McConnell is turning against die hard Trumpists like Greene and Capitol Hill insurrectionists now. But his failure for weeks to condemn the ex-President’s assaults on the integrity of the election helped brew the crazed atmosphere that Trump exploited when he incited the Capitol insurrection on January 6.
The strength of the pro-Trump faction in the GOP — at a time when more traditional conservatives like McConnell would like to rid themselves of his influence — was underscored by the fact that a majority of House Republicans voted not to certify Biden’s election win over election fraud lies.
And even in the Senate, 45 Republicans — including McConnell — voted to support Sen. Rand Paul’s attempt to have the impeachment trial that begins next week declared unconstitutional.
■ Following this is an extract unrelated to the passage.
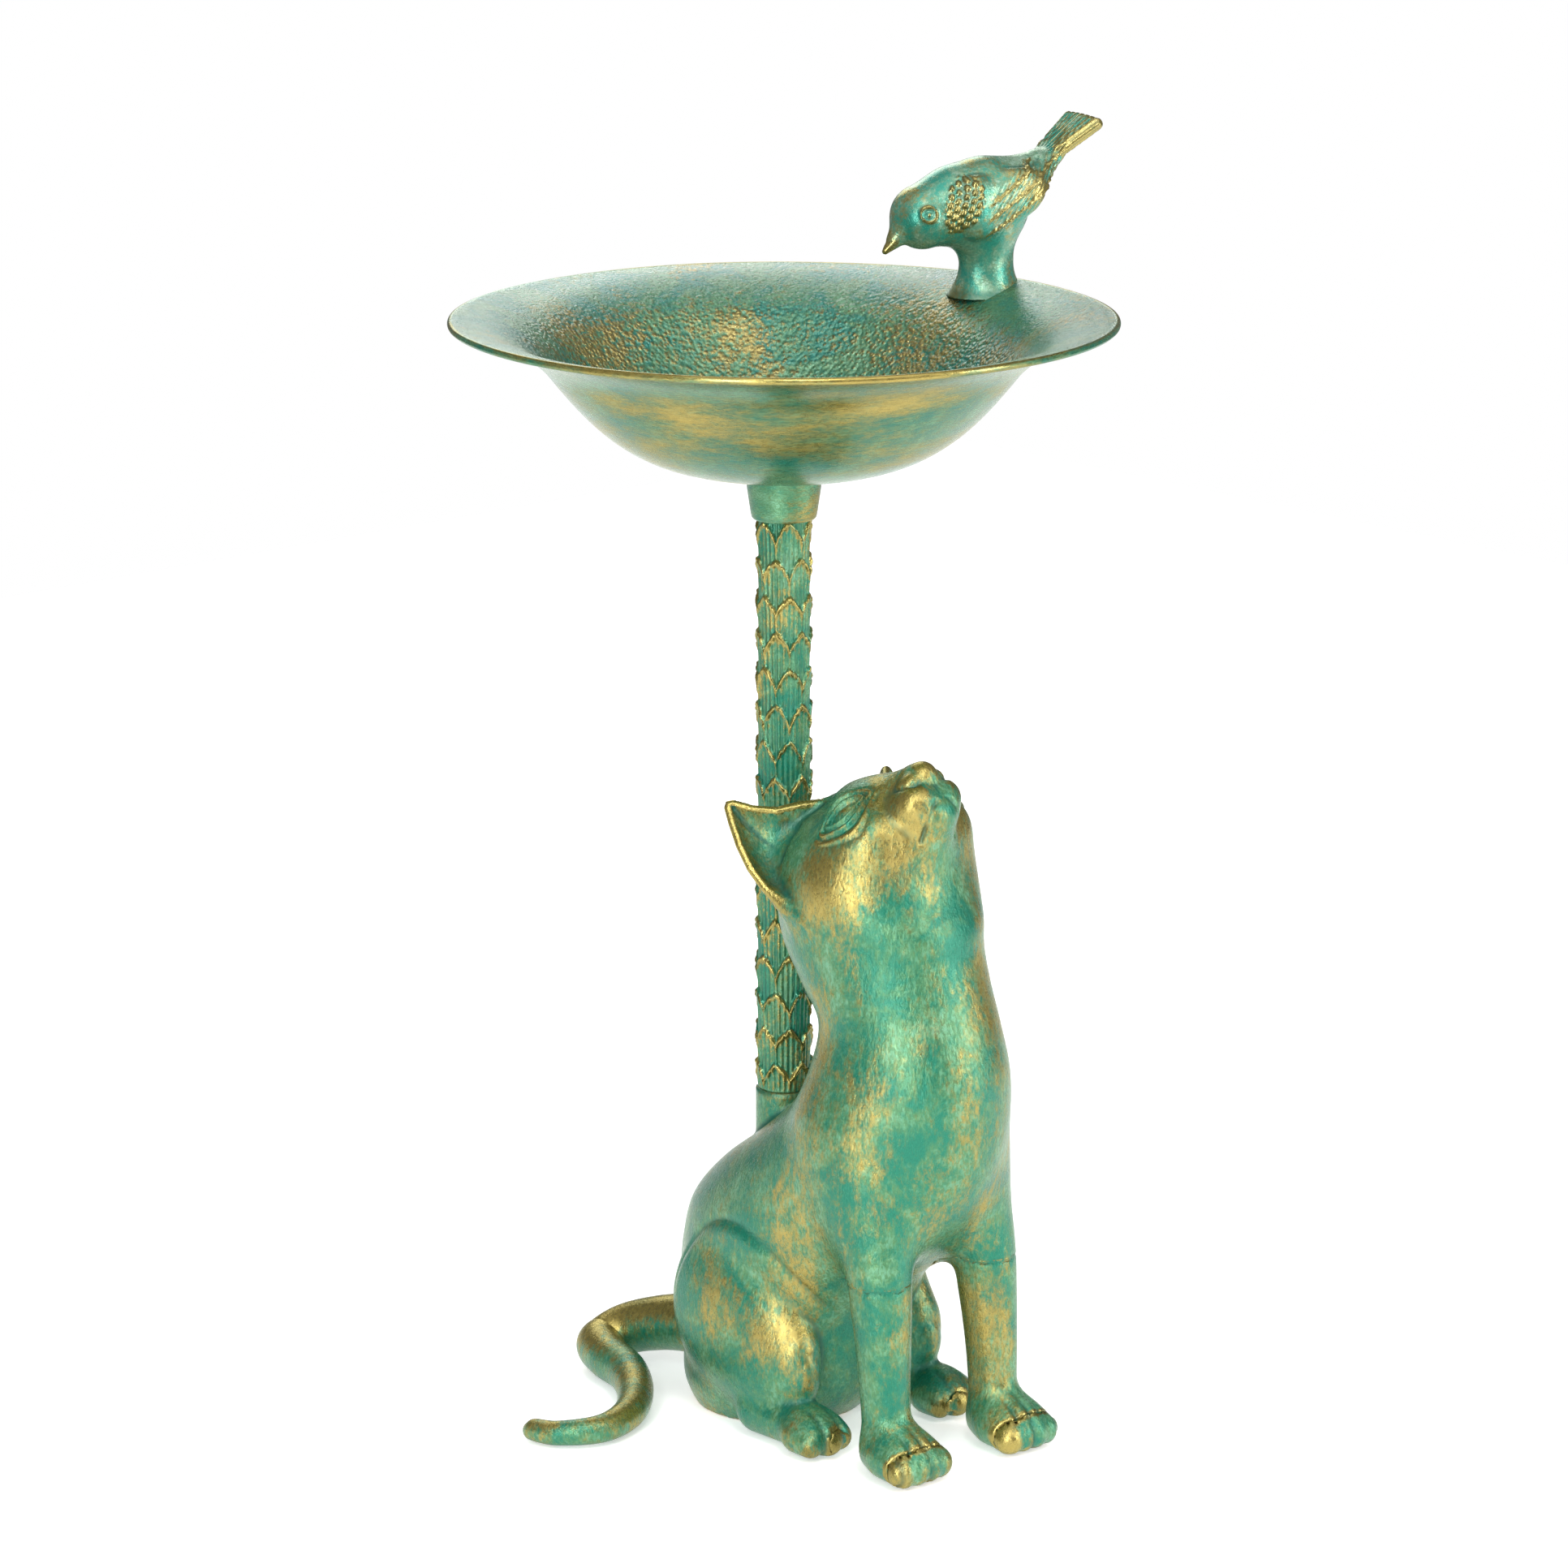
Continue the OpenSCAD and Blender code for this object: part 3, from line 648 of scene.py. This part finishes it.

The conundrum for the wider GOP is that the path to fundraising riches, fame and primary success lies in sponsorship from Trump. McCarthy’s pilgrimage to Mar-a-Lago to meet the ex-President last week shows that he believes his hope of winning the House lies closer to Greene’s appeal than Cheney’s.
Senate Republicans however have long memories about past races squandered by extremist candidates. And Trump’s style of politics just cost the party two runoff elections in Georgia that handed the Senate to Democrats.
“Whose side do I want to be on? Liz Cheney or Marjorie Taylor Greene?” former Arizona Sen. Jeff Flake, who was himself driven out of the party because of his opposition to the Trump revolt, asked on “The Situation Room” with Wolf Blitzer, in encapsulating the electoral conundrum facing an increasingly ungovernable GOP.
“Where do you think the party will likely grow more or where do I want to be as an elected official? It is pretty stark and that is what the party is facing right now.”